We can solve this equation for 𝑟 by firstly dividing through by 𝜋. We then divide both sides of this equation by four-thirds, which is the same as multiplying by three-quarters, giving us 𝑟 cubed is equal to 27. Cube rooting both sides of this equation, we have 𝑟 is equal to three. The radius of each of the spheres and, hence, the cylinder is equal to three centimeters. Multiplying this by six, we see that the height of the cylinder is 18 centimeters.

Next, we recall that the total surface area of a cylinder is equal to two 𝜋𝑟ℎ plus two 𝜋𝑟 squared. This is made up of the curved surface, which is a rectangle, and the two circles at either end. Letting this total surface area be 𝑆 and substituting in our values of 𝑟 and ℎ, we have 𝑆 is equal to two 𝜋 multiplied by three multiplied by 18 plus two 𝜋 multiplied by three squared.
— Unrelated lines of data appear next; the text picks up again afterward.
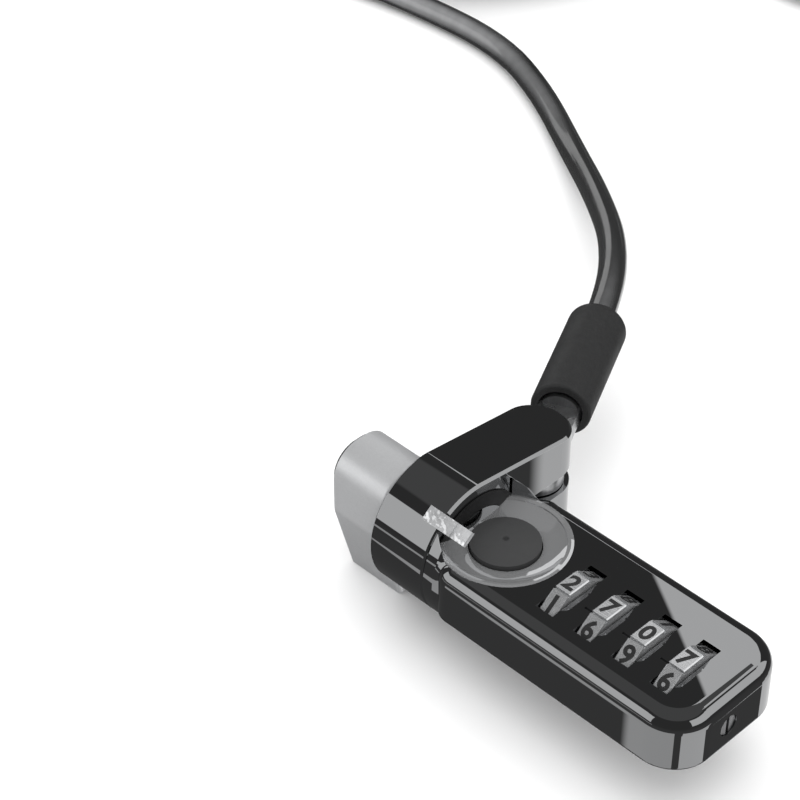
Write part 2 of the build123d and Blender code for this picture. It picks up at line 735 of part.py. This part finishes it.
lug_angle = 128.0
lug_width = 1.7
lug_rise = 0.85
lug_back = 1.75               # how far the lug reaches back over the collar
lug_front = 2.0               # and forward past the collar
lug_tip = 1.9
lug_plane = Plane(
    origin=(collar_x1, 0, 0),
    x_dir=(1, 0, 0),
    z_dir=(0, -math.sin(math.radians(lug_angle)), math.cos(math.radians(lug_angle))),
)
with BuildPart() as swivel_lug:
    with BuildSketch(lug_plane):
        with Locations(((lug_front - lug_back) / 2, nose_radius + 0.12 + lug_rise / 2)):
            Rectangle(lug_front + lug_back, lug_rise)
        with Locations((lug_front + lug_tip / 2, nose_radius + 0.16 + lug_rise * 0.35)):
            Rectangle(lug_tip, lug_rise * 0.7)
        with Locations((-lug_back / 2 - 0.1, nose_radius - 0.1)):
            Rectangle(lug_back - 0.4, 0.5)
    extrude(amount=lug_width / 2, both=True)
keep(swivel_lug, "swivel_lug", STEEL)
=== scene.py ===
"""Looks of the laptop cable lock: finishes, wound cable, dial digits, studio and camera.

Lengths are in metres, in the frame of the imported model. The origin is on the lock's axis,
at the bracket's laptop face. +X runs to the tail, +Y is the side of the cable arm, +Z is up.
"""
import json
import math

import bmesh
import bpy
from mathutils import Matrix, Vector


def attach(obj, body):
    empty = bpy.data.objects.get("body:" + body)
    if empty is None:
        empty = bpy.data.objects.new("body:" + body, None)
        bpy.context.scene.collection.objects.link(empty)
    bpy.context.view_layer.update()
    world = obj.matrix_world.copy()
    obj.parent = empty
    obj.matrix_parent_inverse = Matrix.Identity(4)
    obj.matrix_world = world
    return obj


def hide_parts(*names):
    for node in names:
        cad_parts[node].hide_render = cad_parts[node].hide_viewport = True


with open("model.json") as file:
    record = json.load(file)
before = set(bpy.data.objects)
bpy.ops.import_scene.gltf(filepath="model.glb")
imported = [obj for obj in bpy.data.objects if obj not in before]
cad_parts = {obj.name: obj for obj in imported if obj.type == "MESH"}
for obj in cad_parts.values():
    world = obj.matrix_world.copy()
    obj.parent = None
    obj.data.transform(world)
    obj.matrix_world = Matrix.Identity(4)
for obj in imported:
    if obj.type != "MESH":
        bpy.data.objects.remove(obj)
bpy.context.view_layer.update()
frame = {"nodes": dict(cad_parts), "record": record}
nodes = frame["nodes"]

MM = 0.001
SCENE = bpy.context.scene

# ---------------------------------------------------------------- driving values
CABLE_DIAMETER = 3.5 * MM
TABLE_Z = -10.7 * MM
COIL_CENTRE = Vector((-91.0, 110.0, 0.0)) * MM
COIL_OUTER = 24.55 * MM          # centre line of the outermost turn
COIL_INNER = 14.05 * MM
LEAD_RADIUS = 28.05 * MM         # where the cable meets the wound bundle
COIL_LAYERS = 4
TIE_THICKNESS = 0.6 * MM         # the tie lies under the coil and lifts it
POINTS_PER_TURN = 24
DIAL_AXIS_Y = -1.05 * MM
DIAL_RADIUS = 5.25 * MM
DIAL_PLACES = [(30.25 + 4.92 * i) * MM for i in range(4)]
FACETS = 10
BUTTON_CENTRE = Vector((20.45, -0.3, 4.1)) * MM


# ---------------------------------------------------------------- camera
def add_camera():
    """The camera stands in front of the tail, looking down along the lock."""
    data = bpy.data.cameras.new("camera")
    data.lens = 110.55
    data.sensor_width = 36.0
    data.clip_start = 0.01
    data.dof.use_dof = False
    camera = bpy.data.objects.new("camera", data)
    camera.location = (0.14363, -0.13789, 0.17517)
    aim = Vector((-0.0064, 0.01113, 0.0))
    camera.rotation_euler = (aim - camera.location).to_track_quat("-Z", "Y").to_euler()
    SCENE.collection.objects.link(camera)
    SCENE.camera = camera


add_camera()


# ---------------------------------------------------------------- cable
def round_curve(name, points, diameter):
    """A round cord along one open NURBS spline. Each point carries the cord's radius."""
    data = bpy.data.curves.new(name, "CURVE")
    data.dimensions = "3D"
    data.bevel_depth = 1.0
    data.bevel_resolution = 6
    data.resolution_u = 6
    data.use_fill_caps = True
    spline = data.splines.new("NURBS")
    spline.points.add(len(points) - 1)
    for knot, place in zip(spline.points, points):
        knot.co = (*place, 1.0)
        knot.radius = diameter / 2
    spline.order_u = 3
    spline.use_endpoint_u = True
    obj = bpy.data.objects.new(name, data)
    SCENE.collection.objects.link(obj)
    return obj


def coil_points():
    """Flat spirals in layers: in, out, in and out again, then down the outside to the table."""
    low = TABLE_Z + TIE_THICKNESS + CABLE_DIAMETER / 2
    turns_across = (COIL_OUTER - COIL_INNER) / CABLE_DIAMETER
    # each stage: turns, radius and height at its end
    stages = [(1 / 3, COIL_OUTER, low)]
    for layer in range(COIL_LAYERS):
        height = low + layer * CABLE_DIAMETER
        radius = COIL_INNER if layer % 2 == 0 else COIL_OUTER
        stages.append((turns_across, radius, height))
        if layer < COIL_LAYERS - 1:
            stages.append((1 / 4, radius, height + CABLE_DIAMETER))
    whole = sum(stage[0] for stage in stages)
    stages.append((math.floor(whole) + 0.5 - whole, LEAD_RADIUS, low))
    angle = -math.pi / 2
    radius, height = LEAD_RADIUS, low
    points = []
    for turns, end_radius, end_height in stages:
        steps = max(6, round(turns * POINTS_PER_TURN))
        for step in range(1, steps + 1):
            share = step / steps
            turned = angle - share * turns * 2 * math.pi
            if radius > COIL_OUTER:         # joining: close in early
                eased = 1 - (1 - share) ** 2
            elif end_radius > COIL_OUTER:   # leaving: stay close until late
                eased = share ** 2
            else:
                eased = share
            r = radius + (end_radius - radius) * eased
            z = height + (end_height - height) * share
            points.append(COIL_CENTRE + Vector((r * math.cos(turned), r * math.sin(turned), z)))
        angle -= turns * 2 * math.pi
        radius, height = end_radius, end_height
    return points


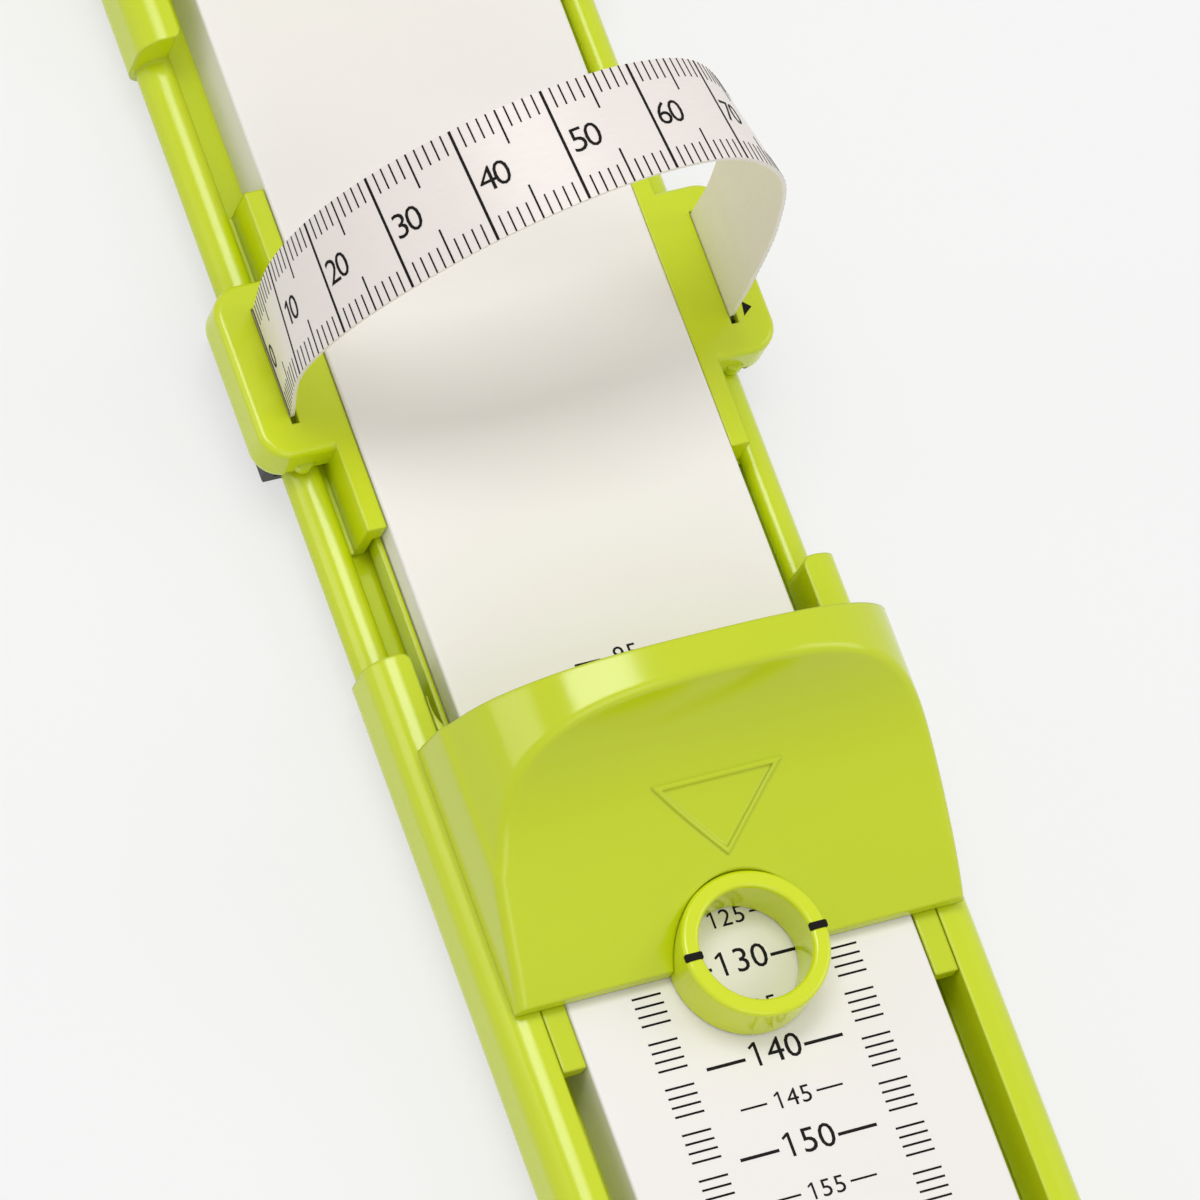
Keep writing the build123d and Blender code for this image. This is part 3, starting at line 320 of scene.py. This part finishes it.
# %% [markdown]
# ## Finishes on the solids
# Each solid already has its shape, so it only needs its finish. The list reads like the maker's
# bill of materials.

# %% Give every solid its material
finishes = {
    frame_abs: ["base_frame", "heel_cup", "toe_cap"],
    slider_abs_painted_shade: ["toe_slider", "slider_guide_left", "slider_guide_right"],
    ring_abs_painted_light: ["sight_ring"],
    shoe_abs: ["tape_shoe_left", "tape_shoe_right"],
    deck_styrene: ["deck_plate"],
    film_face: ["measuring_tape", "tape_tail"],
    bridge_abs: ["tape_bridge", "bridge_cover"],
    tab_abs_and_gap_shade: ["pull_tab"],
    rubber: ["rubber_feet"],
    felt: ["slider_drag_pads", "bridge_drag_discs"],
    zinc: ["heel_cup_screws", "deck_screws", "toe_cap_screws", "guide_screws", "cover_screws",
           "tape_anchor_pin", "tape_turn_pin", "tab_rivets"],
}
for material, names in finishes.items():
    for name in names:
        mesh = solids[name].data
        mesh.materials.clear()
        mesh.materials.append(material)
print(sum(len(names) for names in finishes.values()), "solids finished of", len(solids))

# %% [markdown]
# ## A row of printed marks
# Both scales are rows of short bars at even steps, with some left out where a longer bar stands.
# Drawing hundreds of bars by hand would be slow and easy to get wrong, so a small Geometry Nodes
# group makes one row: points on a line, every so many of them dropped, and a bar on each of the
# rest. The points are counted from one, so a row that drops every fifth keeps its first four. A
# bar is a closed box as thin as the ink film, so that it has no loose edges.

# %% Geometry Nodes group for one row of marks
def sockets(tree, inputs):
    """Gives a node group its named inputs and its one geometry output. Returns the inputs."""
    for label, kind in inputs:
        tree.interface.new_socket(label, in_out="INPUT", socket_type="NodeSocket" + kind)
    tree.interface.new_socket("Result", in_out="OUTPUT", socket_type="NodeSocketGeometry")
    return add(tree, "NodeGroupInput").outputs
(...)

This is equal to 108𝜋 plus 18𝜋, which simplifies to 126𝜋. The total surface area of the cylinder in the figure is 126𝜋 square centimeters.

We will now finish this video by summarizing the key points. In this video, we saw that for a sphere, if we have any one of the volume 𝑉, radius 𝑟, or surface area 𝑆, we can find the other two measurements using the formulae 𝑉 is equal to four-thirds 𝜋𝑟 cubed and 𝑆 is equal to four 𝜋𝑟 squared. When dealing with a cylinder, if we have the radius 𝑟 and the height ℎ, then we can find the volume 𝑉 and surface area 𝑆 using the formulae 𝑉 is equal to 𝜋𝑟 squared ℎ and 𝑆 is equal to two 𝜋𝑟ℎ plus two 𝜋𝑟 squared.

Furthermore, if we are given either the volume or surface area and either the radius or height, we can calculate the other two measurements by rearrangement. For a cuboid or cube, if we have the length 𝑙, width 𝑤, and height ℎ, then we can find the volume 𝑉 and surface area 𝑆 using the formulae 𝑉 is equal to 𝑙𝑤ℎ and 𝑆 is equal to two multiplied by 𝑙𝑤 plus 𝑤ℎ plus ℎ𝑙. Additionally, if we are given two of the dimensions of a cuboid and either the volume or surface area, we can once again find the remaining measurements by rearrangement. Finally, in the last example, we saw that in problems where we are given different shapes, we can relate them to each other by using the information given to us in the problem and rearrangement of the above formulae.